The trickle-down that followed the hirings of Calipari at Kentucky, Anthony Grant at Alabama, Tony Bennett at Virginia, Miller at Arizona and Mark Fox at Georgia wound up creating opportunities for coaches of all ages and experience levels.

— It led the 63-year-old Willard to leave Holy Cross and finally join his old friend’s staff at Louisville, something he said the elder Pitino had asked him to do “a hundred times.” Once rival schools began to use his advanced age against him in negative recruiting, he turned the Crusaders program over to Notre Dame assistant Sean Kearney.

“This was an opportunity, being best friends, and having the Holy Cross program in great shape and being a year away from where I would have to give it up anyway … to do the right thing by the program,” Willard said.

— It prompted the younger Pitino to step out from his famous father’s shadow and join Donovan, whom he views as being “like a family member” because of his close ties to his dad.

“Not many people could say they worked for Billy Donovan and Rick Pitino,” Richard Pitino said.

— And it landed a former Wisconsin player his first job as a Division I assistant.

Freddie Owens, a two-year starter for Badgers coach Bo Ryan from 2002-04, spent last season as a graduate assistant at Iowa State. During the trickle-down that followed Bennett’s departure from Washington State, a spot opened up on Montana’s staff, and he was hired in May to fill it.

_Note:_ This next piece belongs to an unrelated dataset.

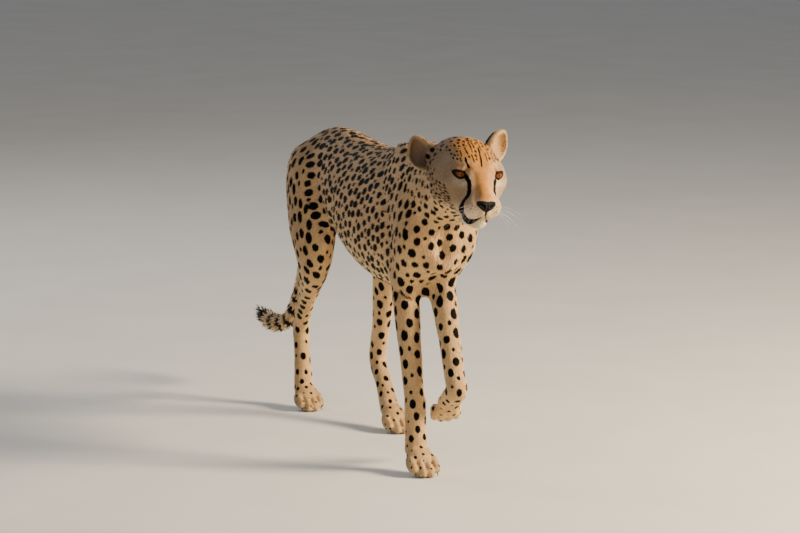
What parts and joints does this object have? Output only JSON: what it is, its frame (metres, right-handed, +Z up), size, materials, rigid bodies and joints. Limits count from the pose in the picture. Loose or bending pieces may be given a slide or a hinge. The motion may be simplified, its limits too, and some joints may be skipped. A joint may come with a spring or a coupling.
{
  "type": "cheetah",
  "caption": "Life-size cheetah at a slow walk: spotted coat, slim body, deep chest, small head with tear lines, long tail, a forepaw lifted in mid-stride.",
  "frame": {"origin": "centre of the bounding box on the floor, between the paws", "axes": "-Y towards the head, +X towards the animal's left side, +Z up"},
  "size_m": [0.2398, 1.6568, 0.7804],
  "materials": {
    "head": "short fur over skin",
    "neck": "short fur over skin",
    "trunk": "short fur over skin",
    "tail": "short fur over skin",
    "foreleg_left": "short fur over skin",
    "foreleg_right": "short fur over skin",
    "hind_leg_left": "short fur over skin",
    "hind_leg_right": "short fur over skin",
    "ear_left": "short fur over skin",
    "ear_right": "short fur over skin",
    "eye_left": "wet and clear",
    "eye_right": "wet and clear"
  },
  "bodies": {
    "root": {"head": "head", "neck": "neck", "trunk": "trunk", "tail": "tail", "foreleg_left": "foreleg_left", "foreleg_right": "foreleg_right", "hind_leg_left": "hind_leg_left", "hind_leg_right": "hind_leg_right", "ear_left": "ear_left", "ear_right": "ear_right", "eye_left": "eye_left", "eye_right": "eye_right"}
  },
  "joints": []
}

Since then, it hasn’t taken Owens long to learn one of the coaching fraternity’s most important lessons: The only constant is change — especially during hiring season.

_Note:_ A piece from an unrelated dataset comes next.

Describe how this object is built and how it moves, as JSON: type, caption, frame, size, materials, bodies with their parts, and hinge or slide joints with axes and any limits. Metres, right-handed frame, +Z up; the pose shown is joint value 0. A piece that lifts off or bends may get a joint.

“It’s a great feeling once you get (that first break), but leading up to that point, you work really hard, you try to get a good reputation throughout the coaching profession so in case an opportunity did open up, you would hope to get your name thrown in there because of your reputation,” the 27-year-old Owens said.

“But at times it’s a little stressful because you really don’t know what your future holds,” he added. “This is one of the few professions where you just don’t know what’s going to happen, year in and year out.”